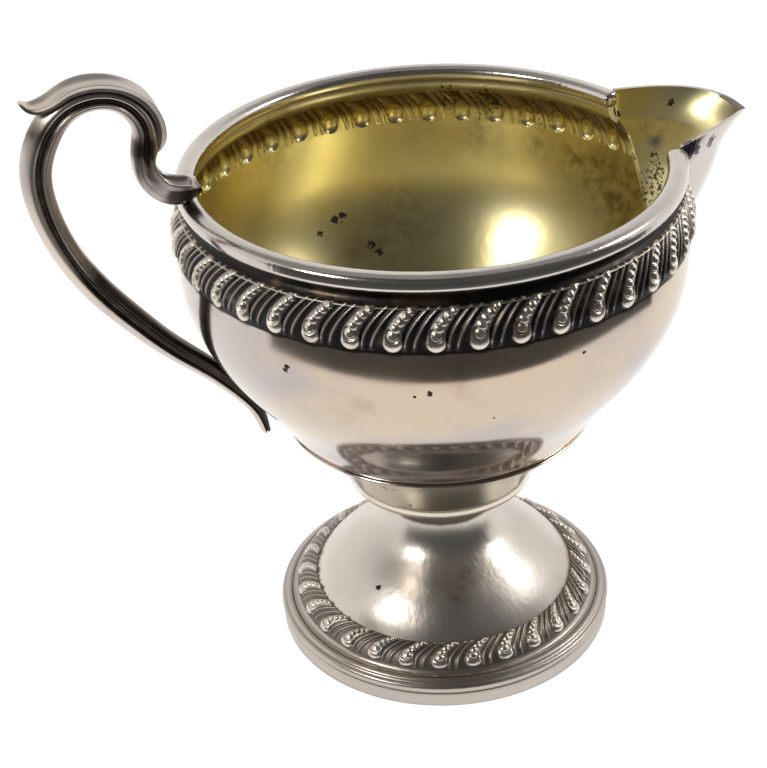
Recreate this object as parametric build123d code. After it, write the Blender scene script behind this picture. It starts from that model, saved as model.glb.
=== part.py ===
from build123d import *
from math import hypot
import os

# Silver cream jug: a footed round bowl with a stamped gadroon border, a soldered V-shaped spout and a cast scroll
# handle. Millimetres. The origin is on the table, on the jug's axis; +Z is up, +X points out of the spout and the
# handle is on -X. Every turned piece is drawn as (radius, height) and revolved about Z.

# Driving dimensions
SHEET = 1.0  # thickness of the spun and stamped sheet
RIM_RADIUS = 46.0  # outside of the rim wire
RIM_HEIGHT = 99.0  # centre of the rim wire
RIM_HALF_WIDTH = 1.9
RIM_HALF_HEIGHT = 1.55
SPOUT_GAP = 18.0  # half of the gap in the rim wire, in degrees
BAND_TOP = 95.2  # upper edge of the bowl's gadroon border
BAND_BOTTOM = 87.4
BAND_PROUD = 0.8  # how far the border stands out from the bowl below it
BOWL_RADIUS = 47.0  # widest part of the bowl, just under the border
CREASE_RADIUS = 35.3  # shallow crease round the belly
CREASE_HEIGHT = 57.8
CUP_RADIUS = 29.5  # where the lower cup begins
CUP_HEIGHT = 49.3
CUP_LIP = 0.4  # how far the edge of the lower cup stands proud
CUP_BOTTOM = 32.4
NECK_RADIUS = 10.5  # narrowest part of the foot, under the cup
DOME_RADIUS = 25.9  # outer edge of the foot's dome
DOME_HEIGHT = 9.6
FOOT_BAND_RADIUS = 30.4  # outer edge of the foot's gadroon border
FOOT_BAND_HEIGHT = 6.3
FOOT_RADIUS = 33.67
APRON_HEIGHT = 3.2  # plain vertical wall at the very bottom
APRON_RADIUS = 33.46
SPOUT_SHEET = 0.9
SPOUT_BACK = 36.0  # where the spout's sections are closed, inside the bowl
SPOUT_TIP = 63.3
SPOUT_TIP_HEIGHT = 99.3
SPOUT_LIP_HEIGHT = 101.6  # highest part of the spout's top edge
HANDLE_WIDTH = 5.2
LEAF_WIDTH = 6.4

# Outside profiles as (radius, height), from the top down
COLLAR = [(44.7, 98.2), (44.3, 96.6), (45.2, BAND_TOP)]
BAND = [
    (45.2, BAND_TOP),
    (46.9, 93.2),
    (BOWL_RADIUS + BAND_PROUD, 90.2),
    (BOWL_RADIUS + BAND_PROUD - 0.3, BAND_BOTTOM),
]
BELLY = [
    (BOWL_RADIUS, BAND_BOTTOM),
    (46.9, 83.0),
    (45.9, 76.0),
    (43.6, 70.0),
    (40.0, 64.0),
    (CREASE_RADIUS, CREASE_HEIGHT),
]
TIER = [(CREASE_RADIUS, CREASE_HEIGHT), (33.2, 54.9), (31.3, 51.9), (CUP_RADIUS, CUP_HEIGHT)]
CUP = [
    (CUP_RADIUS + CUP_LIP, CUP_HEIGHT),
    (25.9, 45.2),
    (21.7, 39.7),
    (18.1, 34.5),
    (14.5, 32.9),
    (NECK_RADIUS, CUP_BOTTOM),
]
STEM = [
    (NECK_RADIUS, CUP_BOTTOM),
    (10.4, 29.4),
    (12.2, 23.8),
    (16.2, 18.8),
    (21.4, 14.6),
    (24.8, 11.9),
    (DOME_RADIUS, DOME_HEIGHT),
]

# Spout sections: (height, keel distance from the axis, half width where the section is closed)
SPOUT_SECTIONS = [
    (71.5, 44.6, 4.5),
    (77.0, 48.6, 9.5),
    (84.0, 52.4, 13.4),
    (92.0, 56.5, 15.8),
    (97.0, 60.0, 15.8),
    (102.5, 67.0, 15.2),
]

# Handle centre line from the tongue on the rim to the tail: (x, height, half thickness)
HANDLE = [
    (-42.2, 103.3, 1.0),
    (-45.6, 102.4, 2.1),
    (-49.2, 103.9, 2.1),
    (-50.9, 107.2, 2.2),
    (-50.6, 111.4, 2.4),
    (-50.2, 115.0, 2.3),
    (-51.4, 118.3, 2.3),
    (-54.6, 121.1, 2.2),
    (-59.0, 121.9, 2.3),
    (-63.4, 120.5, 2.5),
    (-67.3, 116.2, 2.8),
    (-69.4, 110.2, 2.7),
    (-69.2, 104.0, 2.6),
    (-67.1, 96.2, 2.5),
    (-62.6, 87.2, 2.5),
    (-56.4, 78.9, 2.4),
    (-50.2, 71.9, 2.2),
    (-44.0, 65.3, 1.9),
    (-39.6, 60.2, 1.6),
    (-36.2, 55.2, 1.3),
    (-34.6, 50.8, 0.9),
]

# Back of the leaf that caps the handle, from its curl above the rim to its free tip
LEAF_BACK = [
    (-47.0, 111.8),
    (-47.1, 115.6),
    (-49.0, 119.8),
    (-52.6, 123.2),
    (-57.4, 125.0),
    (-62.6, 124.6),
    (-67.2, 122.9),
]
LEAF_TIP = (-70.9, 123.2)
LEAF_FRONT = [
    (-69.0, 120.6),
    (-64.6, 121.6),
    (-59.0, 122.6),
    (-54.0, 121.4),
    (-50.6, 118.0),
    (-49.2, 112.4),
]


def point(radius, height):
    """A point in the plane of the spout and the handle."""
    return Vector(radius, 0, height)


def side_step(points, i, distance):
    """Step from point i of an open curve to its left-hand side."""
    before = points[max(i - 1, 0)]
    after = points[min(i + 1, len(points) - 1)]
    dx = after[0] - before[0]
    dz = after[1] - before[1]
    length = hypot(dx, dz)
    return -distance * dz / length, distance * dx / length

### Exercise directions
Write the material out exactly, with nothing left out.

### Finished task
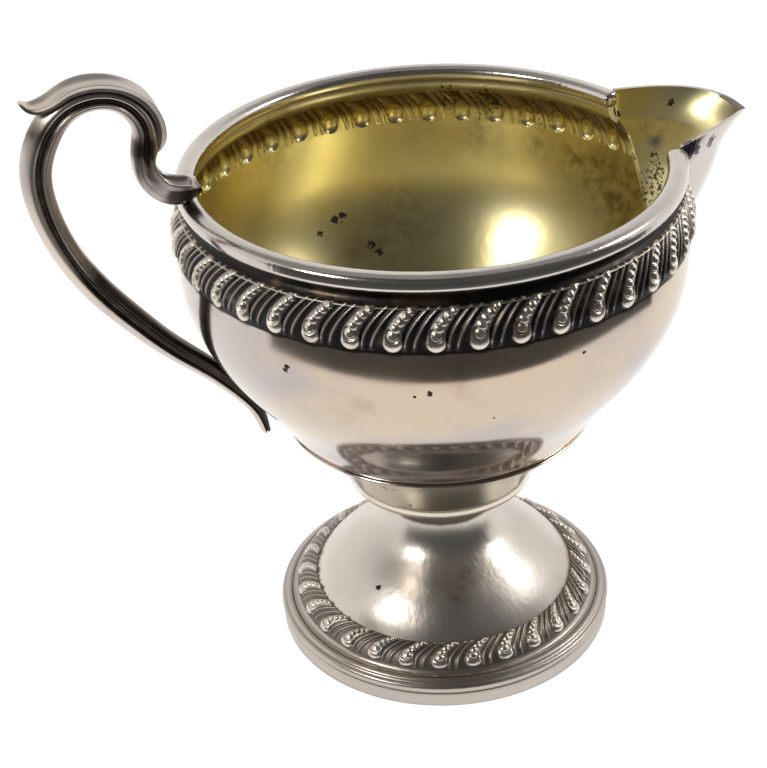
Recreate this object as parametric build123d code. After it, write the Blender scene script behind this picture. It starts from that model, saved as model.glb.
=== part.py ===
from build123d import *
from math import hypot
import os

# Silver cream jug: a footed round bowl with a stamped gadroon border, a soldered V-shaped spout and a cast scroll
# handle. Millimetres. The origin is on the table, on the jug's axis; +Z is up, +X points out of the spout and the
# handle is on -X. Every turned piece is drawn as (radius, height) and revolved about Z.

# Driving dimensions
SHEET = 1.0  # thickness of the spun and stamped sheet
RIM_RADIUS = 46.0  # outside of the rim wire
RIM_HEIGHT = 99.0  # centre of the rim wire
RIM_HALF_WIDTH = 1.9
RIM_HALF_HEIGHT = 1.55
SPOUT_GAP = 18.0  # half of the gap in the rim wire, in degrees
BAND_TOP = 95.2  # upper edge of the bowl's gadroon border
BAND_BOTTOM = 87.4
BAND_PROUD = 0.8  # how far the border stands out from the bowl below it
BOWL_RADIUS = 47.0  # widest part of the bowl, just under the border
CREASE_RADIUS = 35.3  # shallow crease round the belly
CREASE_HEIGHT = 57.8
CUP_RADIUS = 29.5  # where the lower cup begins
CUP_HEIGHT = 49.3
CUP_LIP = 0.4  # how far the edge of the lower cup stands proud
CUP_BOTTOM = 32.4
NECK_RADIUS = 10.5  # narrowest part of the foot, under the cup
DOME_RADIUS = 25.9  # outer edge of the foot's dome
DOME_HEIGHT = 9.6
FOOT_BAND_RADIUS = 30.4  # outer edge of the foot's gadroon border
FOOT_BAND_HEIGHT = 6.3
FOOT_RADIUS = 33.67
APRON_HEIGHT = 3.2  # plain vertical wall at the very bottom
APRON_RADIUS = 33.46
SPOUT_SHEET = 0.9
SPOUT_BACK = 36.0  # where the spout's sections are closed, inside the bowl
SPOUT_TIP = 63.3
SPOUT_TIP_HEIGHT = 99.3
SPOUT_LIP_HEIGHT = 101.6  # highest part of the spout's top edge
HANDLE_WIDTH = 5.2
LEAF_WIDTH = 6.4

# Outside profiles as (radius, height), from the top down
COLLAR = [(44.7, 98.2), (44.3, 96.6), (45.2, BAND_TOP)]
BAND = [
    (45.2, BAND_TOP),
    (46.9, 93.2),
    (BOWL_RADIUS + BAND_PROUD, 90.2),
    (BOWL_RADIUS + BAND_PROUD - 0.3, BAND_BOTTOM),
]
BELLY = [
    (BOWL_RADIUS, BAND_BOTTOM),
    (46.9, 83.0),
    (45.9, 76.0),
    (43.6, 70.0),
    (40.0, 64.0),
    (CREASE_RADIUS, CREASE_HEIGHT),
]
TIER = [(CREASE_RADIUS, CREASE_HEIGHT), (33.2, 54.9), (31.3, 51.9), (CUP_RADIUS, CUP_HEIGHT)]
CUP = [
    (CUP_RADIUS + CUP_LIP, CUP_HEIGHT),
    (25.9, 45.2),
    (21.7, 39.7),
    (18.1, 34.5),
    (14.5, 32.9),
    (NECK_RADIUS, CUP_BOTTOM),
]
STEM = [
    (NECK_RADIUS, CUP_BOTTOM),
    (10.4, 29.4),
    (12.2, 23.8),
    (16.2, 18.8),
    (21.4, 14.6),
    (24.8, 11.9),
    (DOME_RADIUS, DOME_HEIGHT),
]

# Spout sections: (height, keel distance from the axis, half width where the section is closed)
SPOUT_SECTIONS = [
    (71.5, 44.6, 4.5),
    (77.0, 48.6, 9.5),
    (84.0, 52.4, 13.4),
    (92.0, 56.5, 15.8),
    (97.0, 60.0, 15.8),
    (102.5, 67.0, 15.2),
]

# Handle centre line from the tongue on the rim to the tail: (x, height, half thickness)
HANDLE = [
    (-42.2, 103.3, 1.0),
    (-45.6, 102.4, 2.1),
    (-49.2, 103.9, 2.1),
    (-50.9, 107.2, 2.2),
    (-50.6, 111.4, 2.4),
    (-50.2, 115.0, 2.3),
    (-51.4, 118.3, 2.3),
    (-54.6, 121.1, 2.2),
    (-59.0, 121.9, 2.3),
    (-63.4, 120.5, 2.5),
    (-67.3, 116.2, 2.8),
    (-69.4, 110.2, 2.7),
    (-69.2, 104.0, 2.6),
    (-67.1, 96.2, 2.5),
    (-62.6, 87.2, 2.5),
    (-56.4, 78.9, 2.4),
    (-50.2, 71.9, 2.2),
    (-44.0, 65.3, 1.9),
    (-39.6, 60.2, 1.6),
    (-36.2, 55.2, 1.3),
    (-34.6, 50.8, 0.9),
]

# Back of the leaf that caps the handle, from its curl above the rim to its free tip
LEAF_BACK = [
    (-47.0, 111.8),
    (-47.1, 115.6),
    (-49.0, 119.8),
    (-52.6, 123.2),
    (-57.4, 125.0),
    (-62.6, 124.6),
    (-67.2, 122.9),
]
LEAF_TIP = (-70.9, 123.2)
LEAF_FRONT = [
    (-69.0, 120.6),
    (-64.6, 121.6),
    (-59.0, 122.6),
    (-54.0, 121.4),
    (-50.6, 118.0),
    (-49.2, 112.4),
]


def point(radius, height):
    """A point in the plane of the spout and the handle."""
    return Vector(radius, 0, height)


def side_step(points, i, distance):
    """Step from point i of an open curve to its left-hand side."""
    before = points[max(i - 1, 0)]
    after = points[min(i + 1, len(points) - 1)]
    dx = after[0] - before[0]
    dz = after[1] - before[1]
    length = hypot(dx, dz)
    return -distance * dz / length, distance * dx / length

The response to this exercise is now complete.